Published January 13, 2015
Gen. Augusto Pinochet was fingerprinted and photographed by police Wednesday as part of his indictment for the killing and disappearance of nine dissidents during his military dictatorship.
Pablo Rodriguez, a lawyer for the 90-year-old former ruler, called the procedure "an affront to a former President of the Republic."
No details were made public from the booking of Pinochet at his guarded suburban Santiago mansion, where he remains under house arrest since his Nov. 24 indictment.
The law, however, mandates that the booking must be done by police officers, taking the prints from all 10 fingers of the person and taking front and side pictures.
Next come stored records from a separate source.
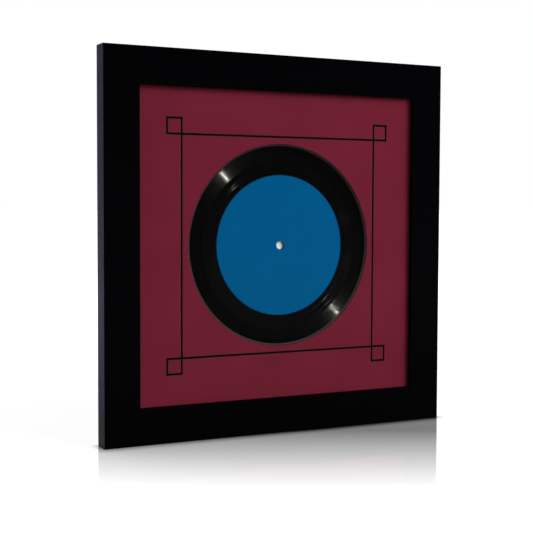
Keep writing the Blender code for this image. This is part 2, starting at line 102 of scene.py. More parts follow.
class Finish:
    """A material built around its Principled shader. Places and sizes in it are metres on the object."""

    def __init__(self, name, **values):
        self.material = bpy.data.materials.new(name)
        self.material.use_nodes = True
        self.tree = self.material.node_tree
        self.shader = self.tree.nodes["Principled BSDF"]
        self.spot = self.tree.nodes.new("ShaderNodeTexCoord").outputs["Object"]
        self.set(**values)

    def put(self, socket, value):
        if isinstance(value, bpy.types.NodeSocket):
            self.tree.links.new(value, socket)
        elif socket.type == "RGBA":
            socket.default_value = (*value, 1)
        else:
            socket.default_value = value

    def set(self, **values):
        for socket, value in values.items():
            self.put(self.shader.inputs[socket.replace("_", " ")], value)

    def node(self, kind, inputs, **settings):
        made = self.tree.nodes.new(kind)
        for name, value in settings.items():
            setattr(made, name, value)
        for key, value in inputs.items():
            self.put(made.inputs[key], value)
        return made

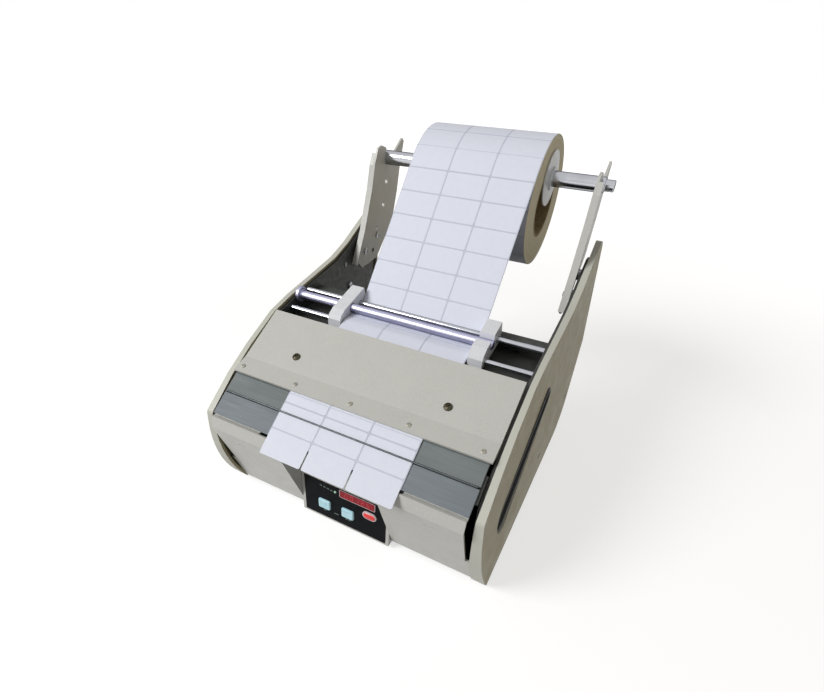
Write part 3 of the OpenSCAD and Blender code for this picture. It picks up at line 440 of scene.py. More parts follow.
MATERIALS = {
    "beige_paint": sheet_paint("beige_paint", srgb(193, 193, 189)),
    "beige_plastic": moulded_plastic_painted_shade(),
    "dark_steel": frame_steel(),
    "grey_plate": plate_grey("grey_plate", srgb(108, 115, 116), srgb(120, 127, 127)),
    # The front plate gets the same grey coating made lighter and bluer: painted light, standing in
    # for the light that its different slope catches.
    "grey_plate_front": plate_grey("grey_plate_front", srgb(112, 119, 125), srgb(124, 132, 138)),
    "chrome": bright_metal("chrome", srgb(186, 188, 194), 0.16, srgb(20, 20, 22)),
    "steel": bright_metal("steel", srgb(180, 181, 185), 0.24, srgb(90, 90, 92)),
    "bar_aluminium": bright_metal("bar_aluminium", srgb(184, 184, 208), 0.34, srgb(50, 50, 60)),
    "label_paper": paper("label_paper", srgb(221, 225, 239), srgb(214, 218, 233)),
    "roll_paper": wound_paper(),
    "liner_paper": paper("liner_paper", srgb(196, 201, 216), srgb(187, 192, 206)),
    "cardboard": cardboard(),
    "white_plastic": plain_plastic("white_plastic", srgb(222, 224, 230), 0.38),
    "black_plastic": plain_plastic("black_plastic", srgb(26, 26, 27), 0.45, height=0.02),
    "overlay_black": plain_plastic("overlay_black", srgb(6, 8, 12), 0.5, grain=0.3, height=0.006,
                                   Specular_IOR_Level=0.06),
    "screw_dark": bright_metal("screw_dark", srgb(74, 70, 58), 0.42, srgb(40, 38, 34), grain=0.5),
    "wire_dark": bright_metal("wire_dark", srgb(84, 88, 90), 0.4, srgb(40, 42, 44), grain=0.4),
    "screw_painted": sheet_paint("screw_painted", srgb(178, 175, 165)),
    "print_pale": plain_plastic("print_pale", srgb(206, 188, 192), 0.5, grain=0.3, height=0.004),
    "print_green": plain_plastic("print_green", srgb(104, 122, 112), 0.5, grain=0.3, height=0.004),
    "digit_red": plain_plastic("digit_red", srgb(192, 42, 50), 0.3, grain=0.3, height=0.002,
                               Emission_Color=srgb(200, 40, 48), Emission_Strength=0.12),
    "display_red": tinted_window(),
    "button_blue": lit_plastic("button_blue", srgb(186, 224, 233), srgb(158, 206, 224), 0.1),
    "button_red": lit_plastic("button_red", srgb(222, 26, 20), srgb(196, 14, 14), 0.15),
    "lamp_green": lit_plastic("lamp_green", srgb(178, 214, 196), srgb(150, 196, 170), 0.15),
    "rubber": plain_plastic("rubber", srgb(30, 30, 31), 0.72, grain=0.8, height=0.03),
    "board_green": board_green(),
    "bronze": bright_metal("bronze", srgb(178, 146, 92), 0.38, srgb(110, 84, 50)),
    "motor_can": bright_metal("motor_can", srgb(168, 170, 174), 0.36, srgb(80, 80, 84), grain=0.5),
}
SLOT_OF = {row["node"]: row["material_slot"] for row in frame["record"]["subparts"]}


def use_material(obj, name):
    """Gives an object that finish alone."""
    obj.data.materials.clear()
    obj.data.materials.append(MATERIALS[name])


for node_name, cad_node in NODES.items():
    use_material(cad_node, SLOT_OF[node_name])
use_material(NODES["hold_wire"], "wire_dark")

# ---------- making pieces ----------


def body_of(node):
    """Name of the body that a CAD node belongs to."""
    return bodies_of(NODES[node])[0]


def new_piece(name, mesh, body, slot, replaced=(), finish=None):
    """Puts a finished mesh in the scene, on its body, with its finish."""
    piece = in_scene(name, mesh)
    use_material(piece, finish or slot)
    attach(piece, body)
    if replaced:
        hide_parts(*replaced)
    return piece


def baked(obj):
    """Mesh of an object with its modifiers applied; the object is removed."""
    bpy.context.view_layer.update()
    graph = bpy.context.evaluated_depsgraph_get()
    mesh = bpy.data.meshes.new_from_object(obj.evaluated_get(graph), depsgraph=graph,
                                           preserve_all_data_layers=True)
    bpy.data.objects.remove(obj)
    return mesh


# Faces that turn by less than this are one flat face
FLAT = radians(0.6)


def solid_copy(node):
    """Merged copy of a CAD node's mesh, with its flat faces whole again."""
    shape = bmesh.new()
    shape.from_mesh(NODES[node].data)
    bmesh.ops.remove_doubles(shape, verts=shape.verts, dist=MERGE)
    bmesh.ops.dissolve_limit(shape, angle_limit=FLAT, verts=shape.verts, edges=shape.edges)
    return shape


# Edges that turn by more than this many degrees are rounded
EDGE_TURN = 30


def rounded(node, width, steps, only=None):
    """A CAD node's shape with its edges rounded by that width, in millimetres."""
    name = node + "_finished"
    shape = solid_copy(node)
    keep = only or (lambda edge: True)
    weight = shape.edges.layers.float.new("bevel_weight_edge")
    for edge in shape.edges:
        sharp = len(edge.link_faces) == 2 and edge.calc_face_angle(0) > radians(EDGE_TURN)
        edge[weight] = 1.0 if sharp and keep(edge) else 0.0
    work = in_scene(name + "_work", smooth(to_mesh(name, shape), EDGE_TURN))
    bevel = work.modifiers.new("round", "BEVEL")
    bevel.limit_method = "WEIGHT"
    bevel.width = width * MM
    bevel.segments = steps
    bevel.use_clamp_overlap = True
    bevel.harden_normals = False
    level = work.modifiers.new("level", "WEIGHTED_NORMAL")
    level.keep_sharp = True
    level.weight = 80
    new_piece(name, baked(work), body_of(node), SLOT_OF[node], [node])


def lathe(name, section, centre):
    """Solid of revolution about X: the section is a closed list of (x, radius), in metres."""
    segments = 128
    shape = bmesh.new()
    rings = []
    for x, radius in section:
        ring = []
        for k in range(segments):
            angle = 2 * pi * k / segments
            ring.append(shape.verts.new((x, centre[0] + radius * cos(angle),
                                         centre[1] + radius * sin(angle))))
        rings.append(ring)
    for ring, following in zip(rings, rings[1:] + rings[:1]):
        for k in range(segments):
            after = (k + 1) % segments
            shape.faces.new((ring[k], following[k], following[after], ring[after]))
    bmesh.ops.recalc_face_normals(shape, faces=shape.faces)
    return smooth(to_mesh(name, shape), 35)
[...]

Pinochet had been indicted and held under house arrest in other legal cases against him, but had never been submitted to a police booking.
Pinochet was indicted for the killing and disappearance of nine dissidents in 1975 in a case known as Operation Colombo. The nine were part of a total of 119 victims, who the Pinochet regime claimed had been killed in clashes between rival opposition groups.
The government's chief spokesman, Osvaldo Puccio, said that the booking of Pinochet "shows that in Chile all citizens are equal before the law."
Also Wednesday, a Chilean appeals court upheld a life prison sentence for Pinochet's secret police chief, who was convicted of killing 12 suspected urban guerrillas in 1987.
Retired Gen. Hugo Salas can still appeal his sentence before the Supreme Court.
Sixteen of Salas' subordinates in the Central Information Central, the feared security service of Pinochet's 1973-90 rule, were also sentenced to prison terms ranging from five to 15 years.
All were convicted in the killing of 12 suspected members of the Manuel Rodriguez Patriotic Front, a pro-communist guerrilla that fought Pinochet's regime.
The government said at the time that the suspected guerillas had been killed in clashes with security agents, but a judicial investigation revealed they were assassinated in three separate incidents after being arrested.